Dokuz Eylül Üniversitesi İktisat Fakültesi öğretim üyesi Doç. Dr. Zerrin Toprak da, kadının reklam aracı olarak istismar edilmesine karşı çıktığını belirterek toplumsal değerlere sahip çıkılması gerektiğini söyledi. İyi bir ürünü reklam ederken ille de bir kadın manken kullanmaya gerek olmadığını, iyi ürünün kendisini zaten normal olarak kabul ettirdiğini ifade eden Toprak, bugünkü Türk Medeni Kanunu'nda, kadının sahip olması gereken hakları tam olarak elde edemediğini de sözlerine ekledi.

Dokuz Eylül Üniversitesi İlahiyat Fakültesi öğretim üyesi Yrd. Doç. Dr. Rıza Savaş, kadının günümüzdeki bulunduğu durumla, cahiliyedeki (İslam öncesi) durumunun benzerlik arzettiğini, o devirdeki kötülüklerin günümüzde de yaşandığını söyledi. İslamiyet'in kadını toplumun şerefli bir üyesi olarak kabul edip, layık olduğu müstesna mevkiine çıkardığını belirten Yrd. Doç. Dr. Savaş, "Bugün İslam, kadını eşya gibi görüyor diyerek İslam'a saldıran ve İslam'ı gericilik olarak algılayan zihniyet, kadını çeşitli sahalarda bir eşya gibi kullanmaktadır" dedi.

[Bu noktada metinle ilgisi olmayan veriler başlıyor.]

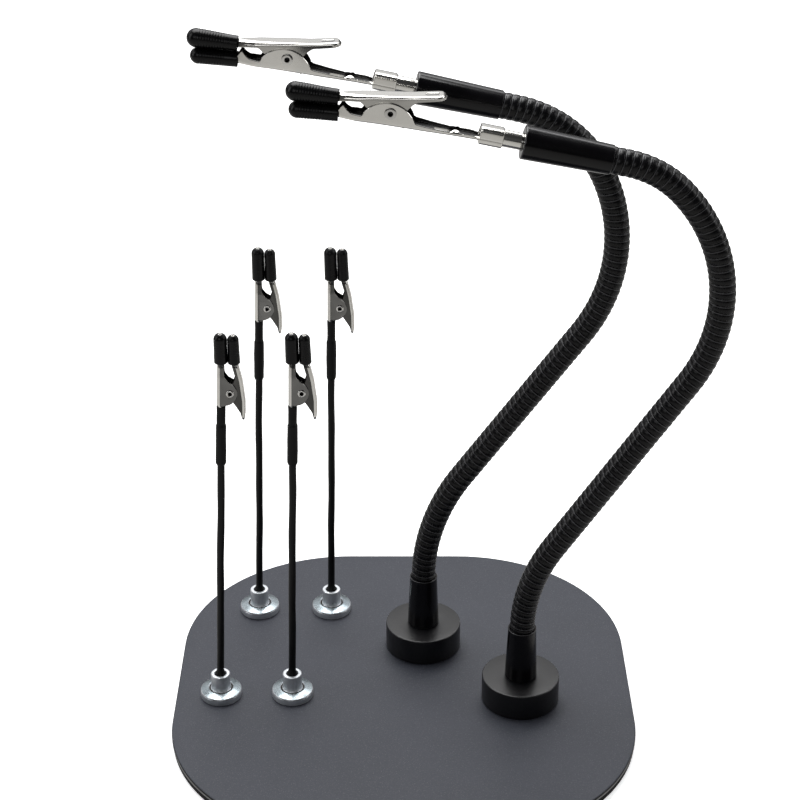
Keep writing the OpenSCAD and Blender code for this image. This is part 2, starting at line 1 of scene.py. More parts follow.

Kendine çağdaş sıfatını yakıştıran bazı derneklerin, her fırsatta kadının erkekle eşit olmadığı (!) gerekçesiyle İslam'a saldırmaktan geri durmadıklarını hatırlatan Savaş, kadının günümüzde bu denli istismar edilmesi karşısında sözkonusu derneklerin suskun kalmalarının bir çifte standart olduğunu söyledi.

Kadın konusunda İslam düşmanlarının ileri sürdüğü iddiaların birer safsatadan ibaret olduğunu ve bu iddialara yüzlerce kez cevap verildiğini ifade eden Yrd. Doç. Dr. Rıza Savaş, Hz. Peygamber (s.a.v.) de hanımlarına çok yumuşak davrandığını ve ashabına kadın haklarına riayet edilmesi hususunda birçok emir ve tavsiyelerde bulunduğunu kaydetti.